Civics: “Good progressives are tossing the heady days of wine and wokeness down the memory hole. Lucky for us, there was a witness”

David Mikics

Nellie Bowles’ Morning After the Revolution is a grand tour through the craziness that followed the killing of George Floyd and continues to this day, despite the majority of Americans shaking their heads in bewilderment. Bowles, a former Timesreporter, started out as a progressive seeker, curious and hopeful about the new thinking, and she is still seeking solutions to racism, income inequality, and attacks on women’s rights. But she also sees the absurdity of much of what passed for progressivism, yet was actually narcissistic, neo-racialist, and aggressively inhumane.

At the Times, Bowles was hounded by an anti-disinformation editor, who was there to remind writers that the lab leak hypothesis was a conspiracy theory and also that conservatives were very bad people. The real danger was Trump, she was told, and anything questionable that the left did had to be passed over in silence, lest the enemy gain succor. When she said she wanted to go to Seattle to check out the new anarchist collective that had abolished the police, she was asked, she says, “Why do you care? No, but seriously why do you care?”

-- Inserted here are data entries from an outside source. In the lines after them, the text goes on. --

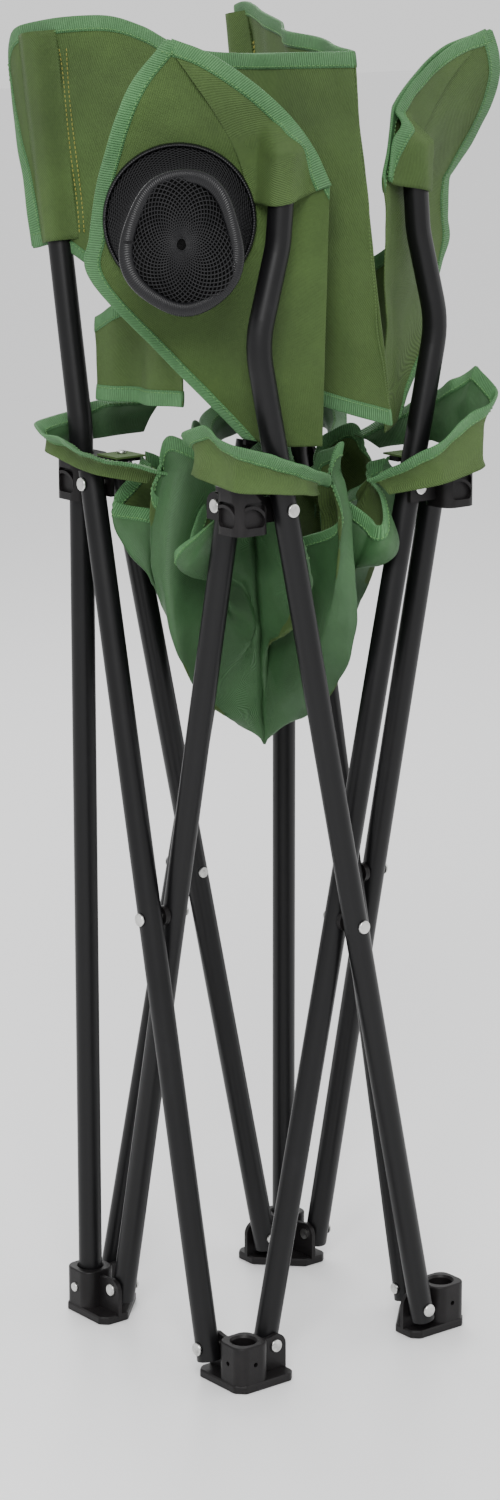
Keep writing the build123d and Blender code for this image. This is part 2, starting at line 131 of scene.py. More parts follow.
def studio():
    world = bpy.data.worlds.new("studio")
    world.use_nodes = True
    world.node_tree.nodes["Background"].inputs["Color"].default_value = (1, 1, 1, 1)
    world.node_tree.nodes["Background"].inputs["Strength"].default_value = WORLD_STRENGTH
    bpy.context.scene.world = world
    for light in LIGHTS:
        area_light(*light)
    bpy.ops.mesh.primitive_plane_add(size=24, location=(0, 0, -0.0005))
    floor = bpy.context.object
    floor.name = "floor"
    floor.data.materials.append(plain("floor", (0.9, 0.9, 0.905), 0.38))


# ---------------------------------------------------------------- materials
def new_material(name):
    material = bpy.data.materials.new(name)
    material.use_nodes = True
    return material, material.node_tree, material.node_tree.nodes["Principled BSDF"]


def plain(name, colour, roughness, specular=0.5):
    material, _, shader = new_material(name)
    shader.inputs["Base Color"].default_value = (*colour, 1)
    shader.inputs["Roughness"].default_value = roughness
    shader.inputs["Specular IOR Level"].default_value = specular
    return material


class Nodes:
    """Short words for adding and joining shader nodes."""

    def __init__(self, tree):
        self.tree = tree

    def add(self, kind, **values):
        node = self.tree.nodes.new("ShaderNode" + kind)
        for key, value in values.items():
            if hasattr(node, key):
                setattr(node, key, value)
            else:
                node.inputs[key.replace("_", " ")].default_value = value
        return node

    def join(self, source, target):
        self.tree.links.new(source, target)

    def maths(self, operation, first, second=0.5, third=0.5):
        node = self.add("Math", operation=operation)
        for socket, value in zip(node.inputs, (first, second, third)):
            if isinstance(value, bpy.types.NodeSocket):
                self.join(value, socket)
            else:
                socket.default_value = value
        return node.outputs[0]

    def ramp(self, value, stops):
        node = self.add("ValToRGB")
        node.color_ramp.elements[0].position = stops[0][0]
        node.color_ramp.elements[0].color = (*stops[0][1], 1)
        node.color_ramp.elements[1].position = stops[-1][0]
        node.color_ramp.elements[1].color = (*stops[-1][1], 1)
        for position, colour in stops[1:-1]:
            node.color_ramp.elements.new(position).color = (*colour, 1)
        self.join(value, node.inputs[0])
        return node.outputs[0]

    def noise(self, vector, scale, detail=3.0, roughness=0.5):
        node = self.add("TexNoise", Scale=scale, Detail=detail, Roughness=roughness)
        self.join(vector, node.inputs["Vector"])
        return node.outputs["Fac"]

    def multiply(self, colour, factor):
        node = self.add("Mix", data_type="RGBA", blend_type="MULTIPLY")
        node.inputs["Factor"].default_value = 1
        self.join(colour, node.inputs[6])
        self.join(factor, node.inputs[7])
        return node.outputs[2]

    def bump(self, height, strength, distance, shader):
        node = self.add("Bump", Strength=strength, Distance=distance)
        self.join(height, node.inputs["Height"])
        self.join(node.outputs[0], shader.inputs["Normal"])


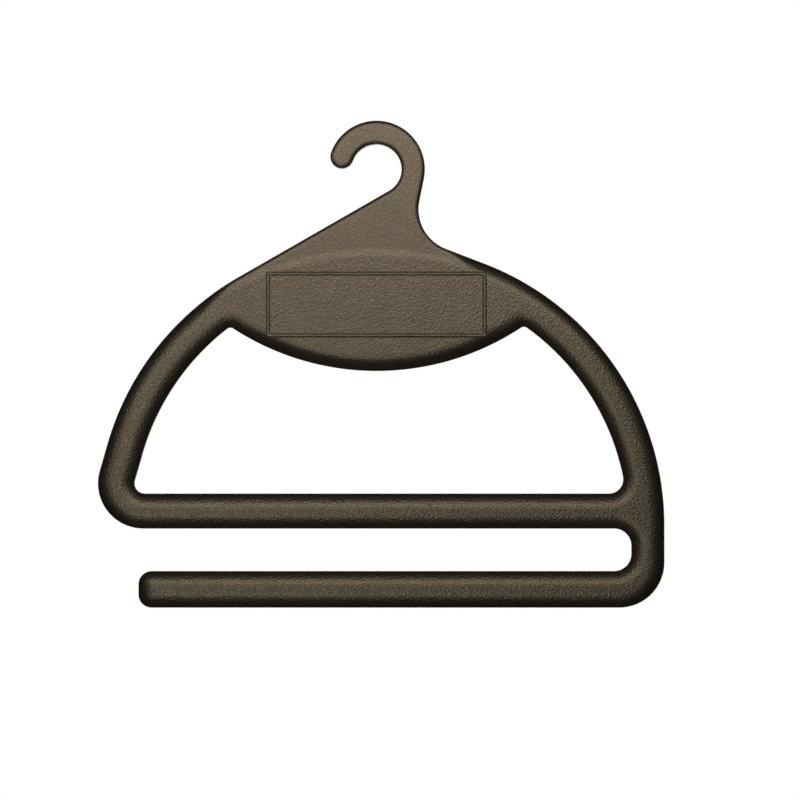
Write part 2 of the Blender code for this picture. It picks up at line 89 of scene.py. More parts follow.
# Corners of the outline
CORNER_RADIUS = 23.2 * MM
SLOT_RADIUS = 8.7 * MM
BAR_END_RADIUS = 6.8 * MM
PEAK_RADIUS = 2.5 * MM
WINDOW_LEFT_RADIUS = CORNER_RADIUS - UPPER_BAR_HEIGHT
WINDOW_RIGHT_RADIUS = 7.2 * MM

# Each edge rounding as its reach over the face, its share of the half thickness and its form. A form
# of 1 is an ellipse and 2 is a parabola.
TIGHT = (2.6 * MM, 0.23, 1.3)
WIDE = (8.2 * MM, 0.9, 1.3)
LENS = (8.0 * MM, 0.9, 2.0)

# Lengths of edge over which one rounding turns into the next
SLOPE_FADE = 30.0 * MM
LEFT_FADE = 30.0 * MM
RIGHT_FADE = 20.0 * MM
LENS_FADE = 20.0 * MM

# Crest: the soft step from the thin neck to the thick body
CREST_BELOW_CROWN = 6.0 * MM
CREST_RADIUS = 161.0 * MM
CREST_WIDTH = 5.8 * MM
CREST_HALF_SPAN = math.radians(60)

# The skin lies this far inside the outline, so that its arcs stay within the solids' box
SKIN_INSET = 0.1 * MM

# Seam between the shells: an open groove with the rear shell's lip behind it
SEAM_WIDTH = 0.3 * MM
SEAM_DEPTH = 0.8 * MM
SEAM_ROUNDING = 0.15 * MM
LIP_RISE = 0.145 * MM

# Name plate, its bead and its pocket
PLATE_WIDTH = 112.0 * MM
PLATE_HEIGHT = 33.0 * MM
PLATE_DROP = 32.65 * MM
PLATE_THICKNESS = 1.2 * MM
PLATE_CORNER = 1.0 * MM
PLATE_CLEARANCE = 0.3 * MM
BEAD_WIDTH = 1.5 * MM
BEAD_RISE = 0.5 * MM
MOAT_WIDTH = 0.4 * MM
MOAT_DEPTH = 0.2 * MM

# Fineness of the surfaces
CHORD = 0.02 * MM
PITCH = 2.5 * MM
ROUND_STEPS = 14
SEAM_STEPS = 3
BEAD_STEPS = 5
CREST_STEPS = 14
FACE_PITCH = 2.0 * MM
FACE_MARGIN = 0.8 * MM
SHARP_ANGLE = math.radians(40)
NEWTON_STEPS = 20
MERGE = 0.0005 * MM
TRIANGULATION_EPSILON = 0.00005 * MM

# The side of the middle plane that each shell is on
FRONT = -1
REAR = 1

HOOK_CENTRE = Vector((0, -HOOK_INNER_RADIUS))
HOOK_OUTER_RADIUS = HOOK_INNER_RADIUS + HOOK_BAND
HOOK_MID_RADIUS = HOOK_INNER_RADIUS + HOOK_BAND / 2
LEFT_CENTRE = Vector((0, -CROWN_DROP - ARCH_RADIUS))
RIGHT_CENTRE = LEFT_CENTRE + Vector((RIGHT_ARCH_SHIFT, -RIGHT_ARCH_DROP))
INNER_RADIUS = ARCH_RADIUS - ARM_WIDTH
LENS_CENTRE = Vector((0, -CROWN_DROP - LENS_DEPTH + LENS_RADIUS))
CREST_CENTRE = Vector((0, -CROWN_DROP - CREST_BELOW_CROWN - CREST_RADIUS))
UPPER_BAR_TOP = LEFT_CENTRE.y + UPPER_BAR_RISE
UPPER_BAR_BOTTOM = UPPER_BAR_TOP - UPPER_BAR_HEIGHT
LOWER_BAR_TOP = UPPER_BAR_BOTTOM - SLOT_HEIGHT
LOWER_BAR_BOTTOM = LOWER_BAR_TOP - LOWER_BAR_HEIGHT
LIMB_OUTSIDE = RIGHT_CENTRE.x + ARCH_RADIUS
LIMB_INSIDE = LIMB_OUTSIDE - RIGHT_LIMB_WIDTH
PLATE_CENTRE = Vector((0, -CROWN_DROP - PLATE_DROP))
FACE_LEVEL = BODY_THICKNESS / 2
PLATE_BACK = FACE_LEVEL - PLATE_THICKNESS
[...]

Bowles wrote several significant stories for the Times, including one on antifa in 2020, before leaving the paper along with her wife, Bari Weiss, who founded the now-indispensable Free Press. (Bowles was told by a Times editor that her new romantic partner, Weiss, was “a Nazi,” as their colleagues nodded in agreement.) Bowles wrote a mordantly funny weekly column, TGIF, for the Free Press, where she has covered many stories not fit to print in the Times and The Washington Post.